December 22nd, 2009 @ 11:04 am
One problem with neighbor gift giving is that they are mass gifts with little thought to the needs of the receiver. My mom is diabetic and has some food allergies and my dad has other health issues. Yet year after year they receive box and plate and bag of chocolates and sweets and other things that neither one of them can eat. The giver simply made a dozen or so of the same box/plate/bag and gave them to everyone. If none of us kids come home to my parents’ for Christmas, all of that stuff gets thrown in the trash and my mom ends up feeling bad because she couldn’t use what was given her and it seems to her like the giver doesn’t even know them.

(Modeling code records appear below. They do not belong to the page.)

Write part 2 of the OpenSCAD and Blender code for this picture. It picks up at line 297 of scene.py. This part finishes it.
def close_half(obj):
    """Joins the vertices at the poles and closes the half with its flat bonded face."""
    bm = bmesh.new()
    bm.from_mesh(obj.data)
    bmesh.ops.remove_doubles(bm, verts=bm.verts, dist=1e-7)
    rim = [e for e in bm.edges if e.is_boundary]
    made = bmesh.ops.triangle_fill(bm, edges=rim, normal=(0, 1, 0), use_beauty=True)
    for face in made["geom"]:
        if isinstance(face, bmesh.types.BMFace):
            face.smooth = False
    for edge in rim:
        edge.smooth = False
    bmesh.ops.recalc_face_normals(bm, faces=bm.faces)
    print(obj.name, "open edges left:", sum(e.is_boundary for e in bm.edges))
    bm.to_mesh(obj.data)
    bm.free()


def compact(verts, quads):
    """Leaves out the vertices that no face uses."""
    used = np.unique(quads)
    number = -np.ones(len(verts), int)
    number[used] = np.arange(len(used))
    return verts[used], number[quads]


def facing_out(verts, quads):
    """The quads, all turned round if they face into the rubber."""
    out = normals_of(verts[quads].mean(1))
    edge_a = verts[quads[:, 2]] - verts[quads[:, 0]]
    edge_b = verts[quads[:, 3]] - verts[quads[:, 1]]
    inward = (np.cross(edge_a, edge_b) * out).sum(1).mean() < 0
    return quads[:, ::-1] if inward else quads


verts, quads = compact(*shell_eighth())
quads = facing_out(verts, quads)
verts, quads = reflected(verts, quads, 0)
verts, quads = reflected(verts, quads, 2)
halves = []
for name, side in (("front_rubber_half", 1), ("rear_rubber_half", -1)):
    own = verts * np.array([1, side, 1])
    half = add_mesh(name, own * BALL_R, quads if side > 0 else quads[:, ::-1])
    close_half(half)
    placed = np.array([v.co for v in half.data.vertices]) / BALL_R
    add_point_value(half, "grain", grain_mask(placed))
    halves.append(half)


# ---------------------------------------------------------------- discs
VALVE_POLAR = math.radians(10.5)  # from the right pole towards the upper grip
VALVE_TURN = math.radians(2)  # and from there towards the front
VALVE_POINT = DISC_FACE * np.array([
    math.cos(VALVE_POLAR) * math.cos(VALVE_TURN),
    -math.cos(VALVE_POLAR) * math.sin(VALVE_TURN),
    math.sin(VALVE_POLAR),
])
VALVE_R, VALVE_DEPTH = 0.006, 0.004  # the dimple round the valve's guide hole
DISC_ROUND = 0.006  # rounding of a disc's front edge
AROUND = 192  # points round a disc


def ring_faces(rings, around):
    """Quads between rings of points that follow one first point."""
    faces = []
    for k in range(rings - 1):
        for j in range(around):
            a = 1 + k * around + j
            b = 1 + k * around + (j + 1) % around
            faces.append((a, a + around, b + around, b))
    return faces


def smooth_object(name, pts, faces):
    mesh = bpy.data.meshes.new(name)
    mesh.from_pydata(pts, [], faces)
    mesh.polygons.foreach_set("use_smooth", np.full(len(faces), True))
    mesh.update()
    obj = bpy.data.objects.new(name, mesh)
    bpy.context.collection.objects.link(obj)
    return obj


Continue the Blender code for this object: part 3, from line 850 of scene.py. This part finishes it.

December 22nd, 2009 @ 11:13 am
Why is it that people expect that gifts must be on par with one another or that people who give gifts expect them back?
Admittedly, the one time I’ve done neighbor gifts it was because I really wanted to make cinnamon rolls but couldn’t manage to eat a full batch on my own. (Ok, I could have frozen them, but it’s more pleasant to share them.)
I do like the idea of a neighborhood breakfast or lunch. That idea achieves a nice feeling of community.
December 22nd, 2009 @ 11:15 am
Wow, I’m saddened by these attitudes about receiving gifts. What overwhelming bounty you enjoy.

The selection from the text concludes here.